Given data:
==========

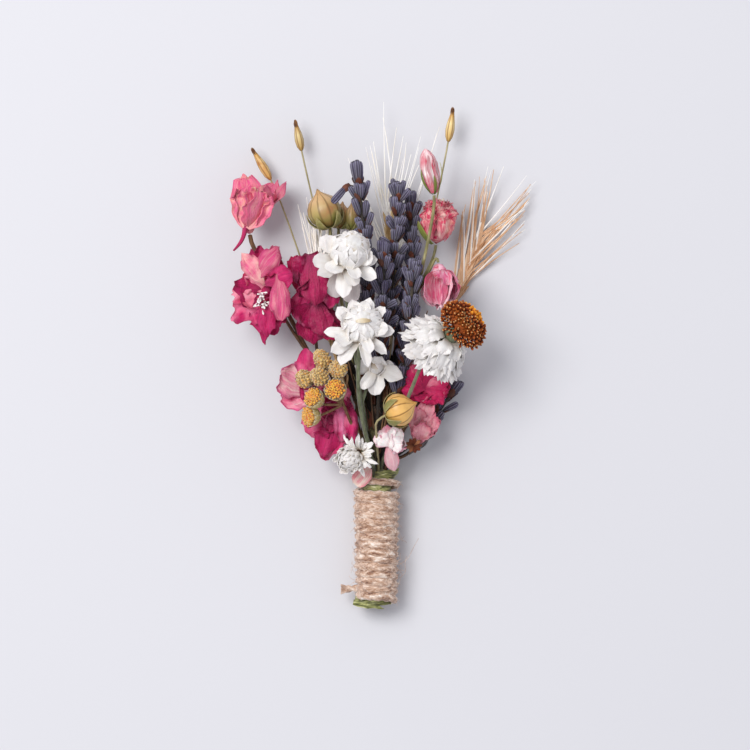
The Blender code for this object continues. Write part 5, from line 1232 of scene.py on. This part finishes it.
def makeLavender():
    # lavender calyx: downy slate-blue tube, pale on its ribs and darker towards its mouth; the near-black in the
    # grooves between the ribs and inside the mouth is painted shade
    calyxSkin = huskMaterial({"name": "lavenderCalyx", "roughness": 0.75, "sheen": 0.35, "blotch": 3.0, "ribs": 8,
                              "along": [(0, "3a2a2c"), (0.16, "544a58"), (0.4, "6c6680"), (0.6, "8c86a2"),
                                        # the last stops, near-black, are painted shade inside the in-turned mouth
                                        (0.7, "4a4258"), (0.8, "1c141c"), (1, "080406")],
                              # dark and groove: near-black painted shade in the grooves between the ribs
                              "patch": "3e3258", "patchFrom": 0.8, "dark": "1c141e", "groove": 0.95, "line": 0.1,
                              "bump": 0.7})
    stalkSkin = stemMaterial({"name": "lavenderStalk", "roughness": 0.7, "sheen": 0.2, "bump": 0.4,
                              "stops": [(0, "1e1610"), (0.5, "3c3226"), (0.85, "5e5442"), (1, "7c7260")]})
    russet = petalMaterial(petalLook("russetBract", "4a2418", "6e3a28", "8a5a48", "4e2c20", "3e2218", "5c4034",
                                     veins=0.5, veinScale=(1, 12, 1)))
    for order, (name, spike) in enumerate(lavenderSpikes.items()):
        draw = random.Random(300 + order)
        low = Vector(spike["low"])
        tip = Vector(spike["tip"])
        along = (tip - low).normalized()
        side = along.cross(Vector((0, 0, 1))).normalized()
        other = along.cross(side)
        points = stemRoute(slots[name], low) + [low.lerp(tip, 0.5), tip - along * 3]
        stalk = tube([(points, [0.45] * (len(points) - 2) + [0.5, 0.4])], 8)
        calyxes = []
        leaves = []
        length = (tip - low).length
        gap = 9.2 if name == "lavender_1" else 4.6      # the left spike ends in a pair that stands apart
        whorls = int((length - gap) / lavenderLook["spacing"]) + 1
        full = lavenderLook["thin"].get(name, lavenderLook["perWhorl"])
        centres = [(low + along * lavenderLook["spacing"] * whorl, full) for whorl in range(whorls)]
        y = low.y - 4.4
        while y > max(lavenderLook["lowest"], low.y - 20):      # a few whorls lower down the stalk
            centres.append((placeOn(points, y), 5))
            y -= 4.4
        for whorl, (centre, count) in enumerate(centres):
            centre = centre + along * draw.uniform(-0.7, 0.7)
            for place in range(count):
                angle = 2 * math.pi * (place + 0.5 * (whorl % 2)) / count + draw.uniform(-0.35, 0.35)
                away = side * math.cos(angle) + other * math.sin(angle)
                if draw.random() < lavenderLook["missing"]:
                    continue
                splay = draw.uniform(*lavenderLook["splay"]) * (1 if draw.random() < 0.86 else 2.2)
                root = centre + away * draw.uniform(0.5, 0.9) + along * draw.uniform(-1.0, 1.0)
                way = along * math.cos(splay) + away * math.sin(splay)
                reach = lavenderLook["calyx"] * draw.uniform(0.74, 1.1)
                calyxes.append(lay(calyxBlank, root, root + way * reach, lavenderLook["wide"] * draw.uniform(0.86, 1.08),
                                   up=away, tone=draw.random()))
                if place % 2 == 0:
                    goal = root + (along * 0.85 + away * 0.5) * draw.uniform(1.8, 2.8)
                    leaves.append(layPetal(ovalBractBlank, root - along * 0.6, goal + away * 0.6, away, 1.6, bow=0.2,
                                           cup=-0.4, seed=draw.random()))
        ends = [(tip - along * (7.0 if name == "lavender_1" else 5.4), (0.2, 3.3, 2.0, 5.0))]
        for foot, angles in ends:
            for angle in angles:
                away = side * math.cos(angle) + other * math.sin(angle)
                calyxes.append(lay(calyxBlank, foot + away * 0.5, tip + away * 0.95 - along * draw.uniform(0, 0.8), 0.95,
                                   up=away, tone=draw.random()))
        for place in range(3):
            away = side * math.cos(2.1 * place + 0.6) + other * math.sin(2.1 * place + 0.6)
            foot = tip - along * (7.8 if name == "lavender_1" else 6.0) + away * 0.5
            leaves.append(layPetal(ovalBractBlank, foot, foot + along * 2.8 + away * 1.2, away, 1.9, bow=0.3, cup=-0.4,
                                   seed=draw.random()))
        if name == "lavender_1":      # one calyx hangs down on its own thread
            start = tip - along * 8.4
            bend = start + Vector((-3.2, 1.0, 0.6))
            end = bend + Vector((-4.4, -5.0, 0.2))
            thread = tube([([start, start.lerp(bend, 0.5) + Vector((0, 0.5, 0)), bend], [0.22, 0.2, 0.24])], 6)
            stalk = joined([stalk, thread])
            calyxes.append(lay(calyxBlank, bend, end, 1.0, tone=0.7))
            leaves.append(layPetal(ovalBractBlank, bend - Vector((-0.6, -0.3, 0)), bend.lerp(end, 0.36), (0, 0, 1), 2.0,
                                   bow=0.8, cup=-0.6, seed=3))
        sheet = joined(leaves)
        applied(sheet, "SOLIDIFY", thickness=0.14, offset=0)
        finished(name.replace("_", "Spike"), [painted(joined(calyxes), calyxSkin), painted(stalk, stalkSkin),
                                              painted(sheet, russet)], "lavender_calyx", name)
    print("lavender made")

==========

The request:
Give an exact repetition of all the material.

Finished task:
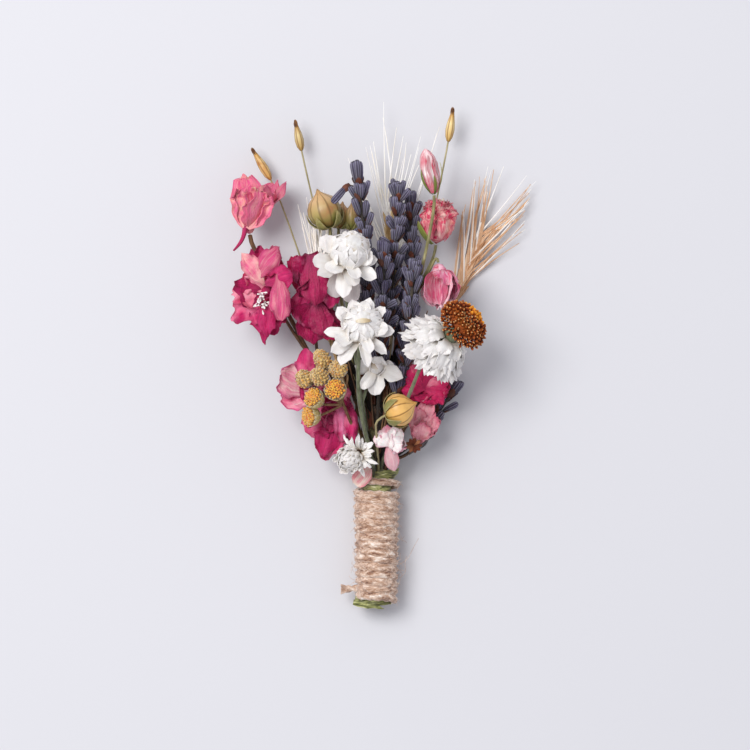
The Blender code for this object continues. Write part 5, from line 1232 of scene.py on. This part finishes it.
def makeLavender():
    # lavender calyx: downy slate-blue tube, pale on its ribs and darker towards its mouth; the near-black in the
    # grooves between the ribs and inside the mouth is painted shade
    calyxSkin = huskMaterial({"name": "lavenderCalyx", "roughness": 0.75, "sheen": 0.35, "blotch": 3.0, "ribs": 8,
                              "along": [(0, "3a2a2c"), (0.16, "544a58"), (0.4, "6c6680"), (0.6, "8c86a2"),
                                        # the last stops, near-black, are painted shade inside the in-turned mouth
                                        (0.7, "4a4258"), (0.8, "1c141c"), (1, "080406")],
                              # dark and groove: near-black painted shade in the grooves between the ribs
                              "patch": "3e3258", "patchFrom": 0.8, "dark": "1c141e", "groove": 0.95, "line": 0.1,
                              "bump": 0.7})
    stalkSkin = stemMaterial({"name": "lavenderStalk", "roughness": 0.7, "sheen": 0.2, "bump": 0.4,
                              "stops": [(0, "1e1610"), (0.5, "3c3226"), (0.85, "5e5442"), (1, "7c7260")]})
    russet = petalMaterial(petalLook("russetBract", "4a2418", "6e3a28", "8a5a48", "4e2c20", "3e2218", "5c4034",
                                     veins=0.5, veinScale=(1, 12, 1)))
    for order, (name, spike) in enumerate(lavenderSpikes.items()):
        draw = random.Random(300 + order)
        low = Vector(spike["low"])
        tip = Vector(spike["tip"])
        along = (tip - low).normalized()
        side = along.cross(Vector((0, 0, 1))).normalized()
        other = along.cross(side)
        points = stemRoute(slots[name], low) + [low.lerp(tip, 0.5), tip - along * 3]
        stalk = tube([(points, [0.45] * (len(points) - 2) + [0.5, 0.4])], 8)
        calyxes = []
        leaves = []
        length = (tip - low).length
        gap = 9.2 if name == "lavender_1" else 4.6      # the left spike ends in a pair that stands apart
        whorls = int((length - gap) / lavenderLook["spacing"]) + 1
        full = lavenderLook["thin"].get(name, lavenderLook["perWhorl"])
        centres = [(low + along * lavenderLook["spacing"] * whorl, full) for whorl in range(whorls)]
        y = low.y - 4.4
        while y > max(lavenderLook["lowest"], low.y - 20):      # a few whorls lower down the stalk
            centres.append((placeOn(points, y), 5))
            y -= 4.4
        for whorl, (centre, count) in enumerate(centres):
            centre = centre + along * draw.uniform(-0.7, 0.7)
            for place in range(count):
                angle = 2 * math.pi * (place + 0.5 * (whorl % 2)) / count + draw.uniform(-0.35, 0.35)
                away = side * math.cos(angle) + other * math.sin(angle)
                if draw.random() < lavenderLook["missing"]:
                    continue
                splay = draw.uniform(*lavenderLook["splay"]) * (1 if draw.random() < 0.86 else 2.2)
                root = centre + away * draw.uniform(0.5, 0.9) + along * draw.uniform(-1.0, 1.0)
                way = along * math.cos(splay) + away * math.sin(splay)
                reach = lavenderLook["calyx"] * draw.uniform(0.74, 1.1)
                calyxes.append(lay(calyxBlank, root, root + way * reach, lavenderLook["wide"] * draw.uniform(0.86, 1.08),
                                   up=away, tone=draw.random()))
                if place % 2 == 0:
                    goal = root + (along * 0.85 + away * 0.5) * draw.uniform(1.8, 2.8)
                    leaves.append(layPetal(ovalBractBlank, root - along * 0.6, goal + away * 0.6, away, 1.6, bow=0.2,
                                           cup=-0.4, seed=draw.random()))
        ends = [(tip - along * (7.0 if name == "lavender_1" else 5.4), (0.2, 3.3, 2.0, 5.0))]
        for foot, angles in ends:
            for angle in angles:
                away = side * math.cos(angle) + other * math.sin(angle)
                calyxes.append(lay(calyxBlank, foot + away * 0.5, tip + away * 0.95 - along * draw.uniform(0, 0.8), 0.95,
                                   up=away, tone=draw.random()))
        for place in range(3):
            away = side * math.cos(2.1 * place + 0.6) + other * math.sin(2.1 * place + 0.6)
            foot = tip - along * (7.8 if name == "lavender_1" else 6.0) + away * 0.5
            leaves.append(layPetal(ovalBractBlank, foot, foot + along * 2.8 + away * 1.2, away, 1.9, bow=0.3, cup=-0.4,
                                   seed=draw.random()))
        if name == "lavender_1":      # one calyx hangs down on its own thread
            start = tip - along * 8.4
            bend = start + Vector((-3.2, 1.0, 0.6))
            end = bend + Vector((-4.4, -5.0, 0.2))
            thread = tube([([start, start.lerp(bend, 0.5) + Vector((0, 0.5, 0)), bend], [0.22, 0.2, 0.24])], 6)
            stalk = joined([stalk, thread])
            calyxes.append(lay(calyxBlank, bend, end, 1.0, tone=0.7))
            leaves.append(layPetal(ovalBractBlank, bend - Vector((-0.6, -0.3, 0)), bend.lerp(end, 0.36), (0, 0, 1), 2.0,
                                   bow=0.8, cup=-0.6, seed=3))
        sheet = joined(leaves)
        applied(sheet, "SOLIDIFY", thickness=0.14, offset=0)
        finished(name.replace("_", "Spike"), [painted(joined(calyxes), calyxSkin), painted(stalk, stalkSkin),
                                              painted(sheet, russet)], "lavender_calyx", name)
    print("lavender made")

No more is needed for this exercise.